Of course, technology vendors could continue to sit on the sidelines and wait for more “visibility” into the macro-economic and geopolitical forces shaping the broader business landscape. But those who do so are likely to be disappointed. Of course, aggregate technology spending will eventually pick up again (although probably not at the pace of growth we became accustomed to in the late 1990’s). But that spending will likely take a very different form than it did during the 1990’s.

Non-technology executives will continue to be more active in driving major technology purchases. They are likely to be much more demanding in terms of compelling business cases. They are also likely to insist upon much more incremental approaches to IT deployment. They will want to define clear, short-term benchmarks for performance improvement to determine whether deployments should be expanded. They will also be more willing to discuss longer-term visions, but only after they have been convinced that the near-term benefits are compelling. Technology companies that continue to pursue the old approach to selling will find that they are capturing a smaller and smaller share of the growing technology spend.

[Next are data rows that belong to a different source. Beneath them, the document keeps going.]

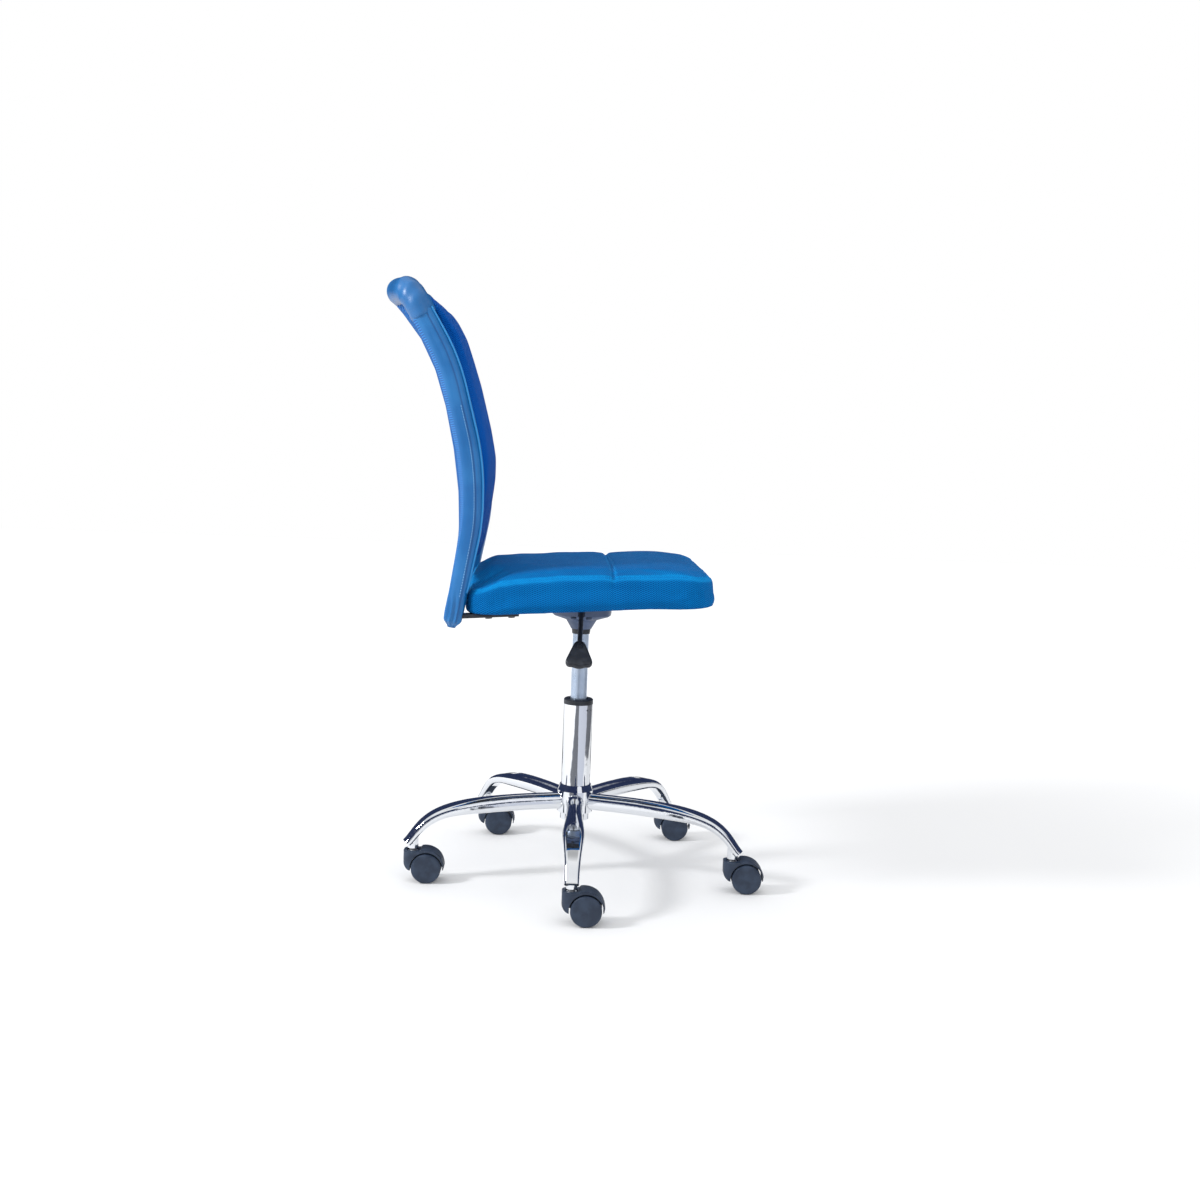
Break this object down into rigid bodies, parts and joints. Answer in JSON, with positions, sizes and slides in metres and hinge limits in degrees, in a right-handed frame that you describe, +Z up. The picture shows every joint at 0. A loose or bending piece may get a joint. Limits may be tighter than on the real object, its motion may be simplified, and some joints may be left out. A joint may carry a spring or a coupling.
{
  "type": "swivel office chair",
  "caption": "Armless swivel chair: padded seat, bowed mesh back on a tube frame, gas lift with side lever, five-arm star base on twin-wheel casters.",
  "frame": {"origin": "on the floor under the gas column's axis", "axes": "+Z up along the column, the chair faces -Y, the height lever is on the -X side"},
  "size_m": [0.5665, 0.6626, 1.004],
  "materials": {
    "chrome": "bright chrome plate",
    "black_plastic": "moulded, half gloss",
    "steel": "zinc-plated",
    "grey_cylinder": "polished steel",
    "seal_rubber": "plain",
    "grey_paint": "powder coat",
    "plywood": "raw",
    "black_cloth": "non-woven",
    "foam": "open-cell",
    "blue_mesh": "coarse woven mesh",
    "blue_leather": "half-gloss synthetic leather",
    "black_paint": "powder coat",
    "slate_nylon": "moulded nylon"
  },
  "bodies": {
    "base": {"star_hub": "chrome", "star_arm_1": "chrome", "star_arm_2": "chrome", "star_arm_3": "chrome", "star_arm_4": "chrome", "star_arm_5": "chrome", "caster_socket_sleeves": "chrome", "column_tube": "chrome", "column_bush": "black_plastic", "thrust_washer": "steel"},
    "piston": {"thrust_bearing": "steel", "piston_rod": "steel", "piston_head": "steel", "rod_clip": "steel"},
    "seat": {"gas_cylinder": "grey_cylinder", "cylinder_seal": "seal_rubber", "taper_collar": "black_plastic", "swivel_plate": "grey_paint", "seat_bolts": "steel", "tee_nuts": "steel", "seat_board": "plywood", "seat_dust_cover": "black_cloth", "seat_foam": "foam", "seat_cover": "blue_mesh", "back_frame": "black_paint", "back_pad_foam": "foam", "back_front_cover": "blue_mesh", "back_rear_mesh": "blue_mesh", "back_side_sleeve_left": "blue_leather", "back_side_sleeve_right": "blue_leather", "back_top_sleeve": "blue_leather", "lever_bracket": "steel"},
    "lever": {"lever_rod": "black_paint", "lever_paddle": "black_plastic"},
    "valve": {"valve_pin": "steel"},
    "caster_1": {"caster_1_hood": "slate_nylon", "caster_1_stem": "steel", "caster_1_axle": "steel"},
    "caster_1_wheel_a": {"caster_1_wheel_a": "slate_nylon"},
    "caster_1_wheel_b": {"caster_1_wheel_b": "slate_nylon"},
    "caster_2": {"caster_2_hood": "slate_nylon", "caster_2_stem": "steel", "caster_2_axle": "steel"},
    "caster_2_wheel_a": {"caster_2_wheel_a": "slate_nylon"},
    "caster_2_wheel_b": {"caster_2_wheel_b": "slate_nylon"},
    "caster_3": {"caster_3_hood": "slate_nylon", "caster_3_stem": "steel", "caster_3_axle": "steel"},
    "caster_3_wheel_a": {"caster_3_wheel_a": "slate_nylon"},
    "caster_3_wheel_b": {"caster_3_wheel_b": "slate_nylon"},
    "caster_4": {"caster_4_hood": "slate_nylon", "caster_4_stem": "steel", "caster_4_axle": "steel"},
    "caster_4_wheel_a": {"caster_4_wheel_a": "slate_nylon"},
    "caster_4_wheel_b": {"caster_4_wheel_b": "slate_nylon"},
    "caster_5": {"caster_5_hood": "slate_nylon", "caster_5_stem": "steel", "caster_5_axle": "steel"},
    "caster_5_wheel_a": {"caster_5_wheel_a": "slate_nylon"},
    "caster_5_wheel_b": {"caster_5_wheel_b": "slate_nylon"}
  },
  "joints": [
    {"name": "seat_swivel", "type": "hinge", "parent": "base", "child": "piston", "pos_m": [0, 0, 0.1], "axis": [0, 0, 1], "continuous": true},
    {"name": "seat_lift", "type": "slide", "parent": "piston", "child": "seat", "axis": [0, 0, 1], "range_m": [-0.09, 0]},
    {"name": "lever_tilt", "type": "hinge", "parent": "seat", "child": "lever", "pos_m": [-0.03798, 0.00133, 0.471], "axis": [0.0349, 0.9994, 0], "range_deg": [0, 6], "stiffness_Nm_per_rad": 3, "springref_deg": -8.59},
    {"name": "valve_travel", "type": "slide", "parent": "seat", "child": "valve", "axis": [0, 0, -1], "range_m": [0, 0.004]},
    {"name": "caster_1_swivel", "type": "hinge", "parent": "base", "child": "caster_1", "pos_m": [-0.2849, 0.00746, 0.06], "axis": [0, 0, 1], "continuous": true},
    {"name": "caster_1_roll_a", "type": "hinge", "parent": "caster_1", "child": "caster_1_wheel_a", "pos_m": [-0.28553, -0.01653, 0.025], "axis": [0.9997, -0.0262, 0], "continuous": true},
    {"name": "caster_1_roll_b", "type": "hinge", "parent": "caster_1", "child": "caster_1_wheel_b", "pos_m": [-0.28553, -0.01653, 0.025], "axis": [0.9997, -0.0262, 0], "continuous": true},
    {"name": "caster_2_swivel", "type": "hinge", "parent": "base", "child": "caster_2", "pos_m": [-0.09513, -0.26865, 0.06], "axis": [0, 0, 1], "continuous": true},
    {"name": "caster_2_roll_a", "type": "hinge", "parent": "caster_2", "child": "caster_2_wheel_a", "pos_m": [-0.09576, -0.29264, 0.025], "axis": [0.9997, -0.0262, 0], "continuous": true},
    {"name": "caster_2_roll_b", "type": "hinge", "parent": "caster_2", "child": "caster_2_wheel_b", "pos_m": [-0.09576, -0.29264, 0.025], "axis": [0.9997, -0.0262, 0], "continuous": true},
    {"name": "caster_3_swivel", "type": "hinge", "parent": "base", "child": "caster_3", "pos_m": [0.22611, -0.1735, 0.06], "axis": [0, 0, 1], "continuous": true},
    {"name": "caster_3_roll_a", "type": "hinge", "parent": "caster_3", "child": "caster_3_wheel_a", "pos_m": [0.22548, -0.19749, 0.025], "axis": [0.9997, -0.0262, 0], "continuous": true},
    {"name": "caster_3_roll_b", "type": "hinge", "parent": "caster_3", "child": "caster_3_wheel_b", "pos_m": [0.22548, -0.19749, 0.025], "axis": [0.9997, -0.0262, 0], "continuous": true},
    {"name": "caster_4_swivel", "type": "hinge", "parent": "base", "child": "caster_4", "pos_m": [0.23488, 0.16143, 0.06], "axis": [0, 0, 1], "continuous": true},
    {"name": "caster_4_roll_a", "type": "hinge", "parent": "caster_4", "child": "caster_4_wheel_a", "pos_m": [0.23425, 0.13743, 0.025], "axis": [0.9997, -0.0262, 0], "continuous": true},
    {"name": "caster_4_roll_b", "type": "hinge", "parent": "caster_4", "child": "caster_4_wheel_b", "pos_m": [0.23425, 0.13743, 0.025], "axis": [0.9997, -0.0262, 0], "continuous": true},
    {"name": "caster_5_swivel", "type": "hinge", "parent": "base", "child": "caster_5", "pos_m": [-0.08094, 0.27326, 0.06], "axis": [0, 0, 1], "continuous": true},
    {"name": "caster_5_roll_a", "type": "hinge", "parent": "caster_5", "child": "caster_5_wheel_a", "pos_m": [-0.08157, 0.24927, 0.025], "axis": [0.9997, -0.0262, 0], "continuous": true},
    {"name": "caster_5_roll_b", "type": "hinge", "parent": "caster_5", "child": "caster_5_wheel_b", "pos_m": [-0.08157, 0.24927, 0.025], "axis": [0.9997, -0.0262, 0], "continuous": true}
  ],
  "couplings": [
    {"joint": "valve_travel", "follows": "lever_tilt", "m_per_rad": 0.038}
  ]
}
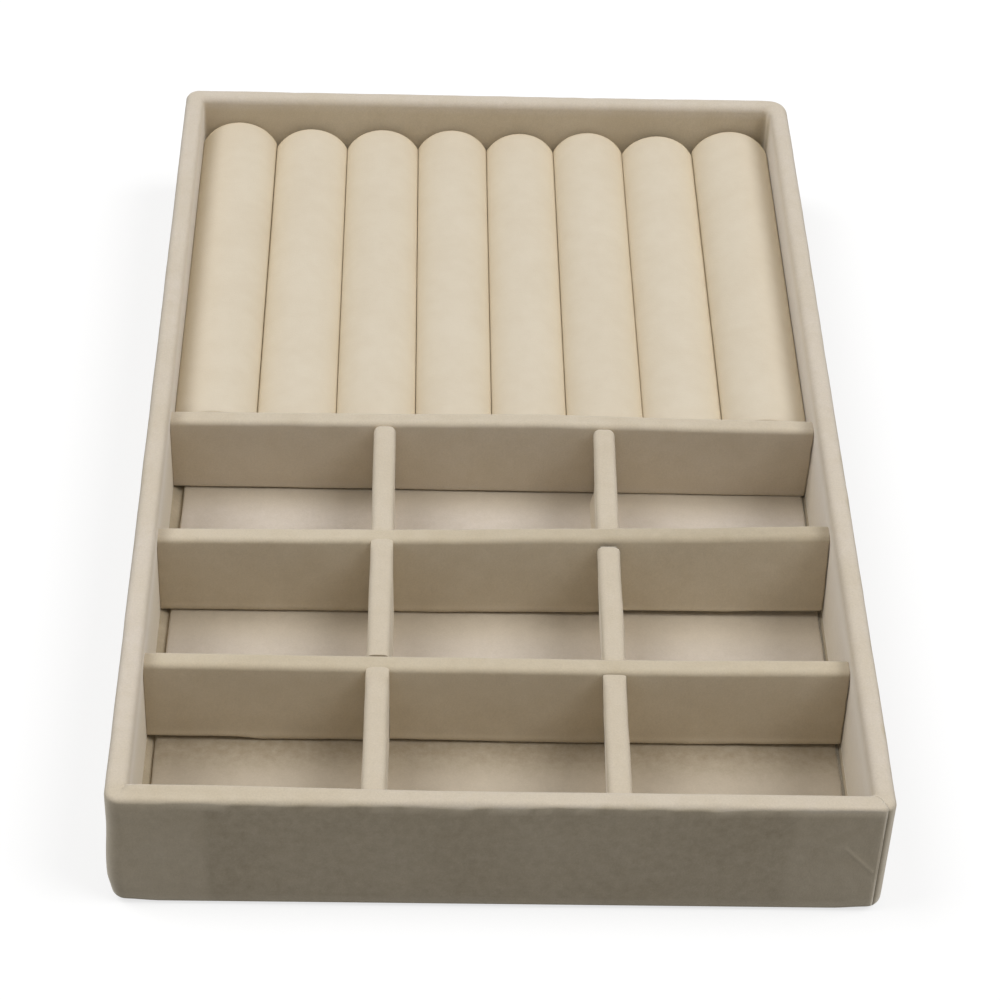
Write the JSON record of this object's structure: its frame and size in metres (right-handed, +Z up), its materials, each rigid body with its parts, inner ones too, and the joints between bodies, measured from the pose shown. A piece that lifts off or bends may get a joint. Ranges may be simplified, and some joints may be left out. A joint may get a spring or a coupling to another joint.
{
  "type": "jewelry tray",
  "caption": "Open velvet-covered jewelry tray: a bay of ring rolls at the back and a grid of low compartments at the front.",
  "frame": {"origin": "middle of the underside, on the face that the tray rests on", "axes": "+X to the right seen from the compartment end, +Y towards the ring rolls at the back, +Z up"},
  "size_m": [0.18, 0.29, 0.035],
  "materials": {
    "hardboard": "plain brown hardboard",
    "wall_board": "sanded fibreboard, unfinished",
    "velvet": "short-pile velvet, pale beige",
    "roll_velvet": "short-pile velvet, cream",
    "felt": "thin pressed felt",
    "card": "grey board",
    "divider_board": "laminated grey board",
    "foam": "open-cell foam"
  },
  "bodies": {
    "root": {"base_board": "hardboard", "front_wall_board": "wall_board", "back_wall_board": "wall_board", "left_wall_board": "wall_board", "right_wall_board": "wall_board", "outer_cover": "velvet", "underside_cover": "felt", "base_lining": "velvet", "compartment_floor_card": "card", "compartment_floor_lining": "velvet", "ring_roll_card": "card", "cross_divider_1_board": "divider_board", "cross_divider_1_cover": "velvet", "cross_divider_2_board": "divider_board", "cross_divider_2_cover": "velvet", "cross_divider_3_board": "divider_board", "cross_divider_3_cover": "velvet", "long_divider_left_board": "divider_board", "long_divider_left_cover": "velvet", "long_divider_right_board": "divider_board", "long_divider_right_cover": "velvet", "ring_roll_core_1": "foam", "ring_roll_cover_1": "roll_velvet", "ring_roll_core_2": "foam", "ring_roll_cover_2": "roll_velvet", "ring_roll_core_3": "foam", "ring_roll_cover_3": "roll_velvet", "ring_roll_core_4": "foam", "ring_roll_cover_4": "roll_velvet", "ring_roll_core_5": "foam", "ring_roll_cover_5": "roll_velvet", "ring_roll_core_6": "foam", "ring_roll_cover_6": "roll_velvet", "ring_roll_core_7": "foam", "ring_roll_cover_7": "roll_velvet", "ring_roll_core_8": "foam", "ring_roll_cover_8": "roll_velvet"}
  },
  "joints": []
}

On the other hand, technology companies that move now to reposition their sales and marketing efforts will reap the near-term benefit of increasing sales. They will start to build the momentum that Ron Ricci and John Volkmann analyze so perceptively in their new book: Momentum: How Companies Become Unstoppable Market Forces. They will be far more credible when they present their vision for the future direction of technology because they will already have demonstrated their understanding and commitment to addressing the needs of their customers today. Most importantly, these few early moving technology vendors may in fact help to catalyze a broader revival of technology spending.